Dla Sokoła Łańcut przedsezonowy turniej w Tarnobrzegu to bardzo cenne doświadczenie przed startem rozgrywek ligowych. - To dla nas bardzo dobry sprawdzian, spotykają się tu przedstawiciele trzech lig, turniej jest bardzo ciekawy i to szansa by poprawiać swoją grę. Dla nas to także szansa by się podbudować, bo tydzień temu byliśmy po ciężkich treningach i ponieśliśmy straszną klęskę na turnieju w Krośnie. Chciałbym tu się spotkać z Jeziorem Tarnobrzeg, bo to świetna okazja by się sprawdzić i zobaczyć w którym miejscu jesteśmy przed ligą. Na pewno chcemy powalczyć i zagrać w play off, będzie ciężko ale będziemy walczyć i taki cel nam będzie przyświecał.

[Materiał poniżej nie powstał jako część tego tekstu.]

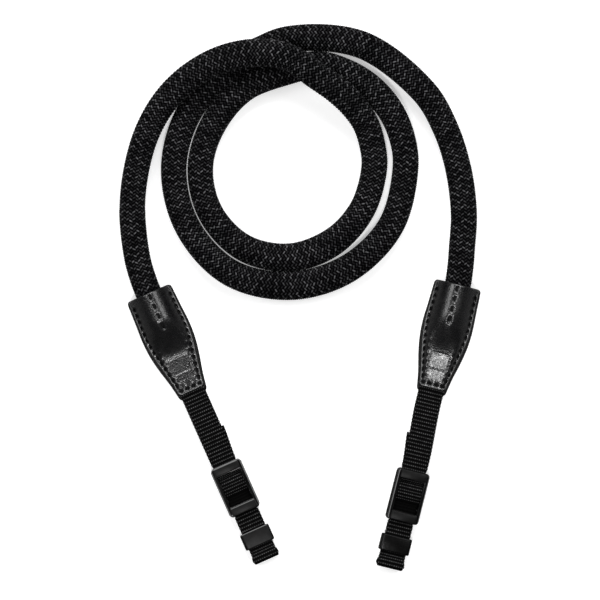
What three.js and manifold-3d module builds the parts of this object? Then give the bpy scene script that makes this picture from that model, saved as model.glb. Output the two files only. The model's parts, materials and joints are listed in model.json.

Tegoroczny sezon dla drużyny z Podkarpacia będzie bardzo ciężki. Z zespołu odeszło wielu podstawowych zawodników. - Sokół prawie zawsze był rewelacją ligi i na pewno w tym roku też chcielibyśmy namieszać. Prawda jest jednak taka, że liga będzie najsilniejsza od lat. Drużyny z ekstraklasy się posypały, część graczy poszła właśnie do 1 ligi, i powstały bardzo mocne zespoły. Zobaczymy co pokaże początek sezonu, na pewno każdy będzie mocny u siebie. Mamy na dobrą sprawę młodą drużynę, będę starał się ich wspierać swoim doświadczeniem. Wielu z nich nie jest jeszcze ogranych, trzeba im pewne rzeczy podpowiadać. Tworzymy ciekawą ekipę i będziemy razem walczyć o jak najlepsze wyniki - twierdzi Baran.
Wizyta w Tarnobrzegu to także dla doświadczonego rozgrywającego okazja do wspomnień. - Fajnie znów zagrać na hali gdzie grało się dość długo. Osiągnęliśmy tu wspaniały sukces i takich rzeczy się nie zapomina. Awans do ekstraklasy to coś wielkiego. Bardzo miło się tu wraca, pierwszy raz tu zagram od momentu gdy byłem graczem Siarki. Uwielbiam tą halę, uwielbiam tu grać. Chciałbym tu jeszcze kiedyś zagrać mecz o stawkę - kończy były zawodnik tarnobrzeskiej drużyny.